莫言『酒国―特捜検事丁鈎児の冒険』

酒国―特捜検事丁鈎児の冒険

酒国―特捜検事丁鈎児の冒険


ノーベル文学賞受賞!

莫言の代表作は知名度から言っても『赤い高粱』となるだろうが、ミステリマニアの間で知られているのはむしろこの作品ではないだろうか。

特捜検事である丁鈎児(ジャックと読む)は、権力者たちの酒宴で嬰児の丸焼きが振舞われているという情報を元に、奇怪な食人事件の潜入捜索を行うため酒国へと赴くが……。というハードボイルド風のストーリーが主線としてあるのだけれど、作者である莫言を私淑しているという文学者志望の学生と莫言自身との往復書簡と、学生から莫言の元へ送られてくるいくつもの奇妙な短編小説が合間合間に挿入され、それの影響を受けて丁鈎児の物語までもが奇妙な方向へと変化していき、ついには混沌の渦に巻き込まれていく……。

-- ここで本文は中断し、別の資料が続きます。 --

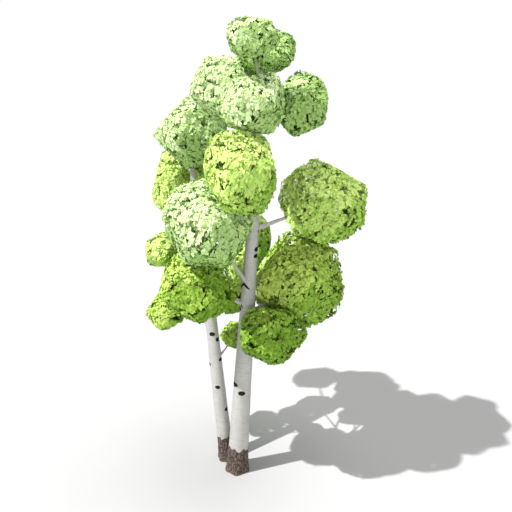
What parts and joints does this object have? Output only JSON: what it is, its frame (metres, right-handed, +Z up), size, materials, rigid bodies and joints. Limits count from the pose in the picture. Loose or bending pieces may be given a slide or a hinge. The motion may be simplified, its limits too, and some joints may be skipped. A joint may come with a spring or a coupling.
{
  "type": "birch tree",
  "caption": "Birch tree grown as a clump, with pale stems on dark rugged feet, rising boughs and separate rounded masses of light green leaves.",
  "frame": {"origin": "middle of the main stem's flat cut at ground level", "axes": "+Z up; the main stem leans toward +X, the second stem stands behind it toward -X and +Y and leans toward -X; -Y is the side seen in the reference view"},
  "size_m": [4.4111, 4.5687, 8.9631],
  "materials": {
    "bark": "papery white bark with dark scars and a rugged brown foot",
    "bough_bark": "smooth grey-white bark, browner toward the twigs",
    "leaves_pale": "pale green leaves",
    "leaves_lime": "lime green leaves",
    "leaves_deep": "deeper green leaves"
  },
  "bodies": {
    "root": {"stem_main": "bark", "stem_second": "bark", "bough_top_front": "bough_bark", "bough_upper_left": "bough_bark", "bough_upper_front": "bough_bark", "bough_upper_right": "bough_bark", "bough_middle_front": "bough_bark", "bough_left_front": "bough_bark", "bough_right": "bough_bark", "bough_right_low": "bough_bark", "bough_right_skirt": "bough_bark", "bough_left_low": "bough_bark", "bough_back_upper": "bough_bark", "bough_back_right_low": "bough_bark", "bough_back_middle": "bough_bark", "bough_back_low": "bough_bark", "bough_back_inner": "bough_bark", "bough_left_back": "bough_bark", "bough_back_left": "bough_bark", "bough_back_centre": "bough_bark", "bough_far_left": "bough_bark", "bough_far_left_low": "bough_bark", "bough_between_stems": "bough_bark", "foliage_top_back": "leaves_pale", "foliage_top_front": "leaves_pale", "foliage_upper_left": "leaves_pale", "foliage_upper_front": "leaves_pale", "foliage_upper_right": "leaves_pale", "foliage_middle_front": "leaves_lime", "foliage_left_front": "leaves_pale", "foliage_right": "leaves_lime", "foliage_right_low": "leaves_deep", "foliage_right_skirt": "leaves_deep", "foliage_left_low": "leaves_deep", "foliage_back_upper": "leaves_lime", "foliage_back_right_low": "leaves_deep", "foliage_back_middle": "leaves_lime", "foliage_back_low": "leaves_deep", "foliage_back_inner": "leaves_lime", "foliage_left_shoulder": "leaves_pale", "foliage_left_back": "leaves_lime", "foliage_back_left": "leaves_lime", "foliage_back_centre": "leaves_lime", "foliage_far_left": "leaves_lime", "foliage_far_left_low": "leaves_deep", "foliage_between_stems": "leaves_deep"}
  },
  "joints": []
}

つまり、小説の中の小説が小説の中の作者に影響を与えて小説の中の別の小説の物語がねじ曲がっていくというアクロバティックな構造になっていて――こんなの文学オタク以外の誰が読むんだよって感じだけど、擬音を多用したリズム感のある文体と猥雑なストーリーと奔放なユーモアで読者をぐいぐいと引きこんでいく。

メタフィクションをやろうと思ったらこれくらいの力量が必要というのがよくわかる作品。J・M・クッツェーなんかが好きなひとにおすすめしたい。結構グロいのでそういうのが好きなひともどうぞ。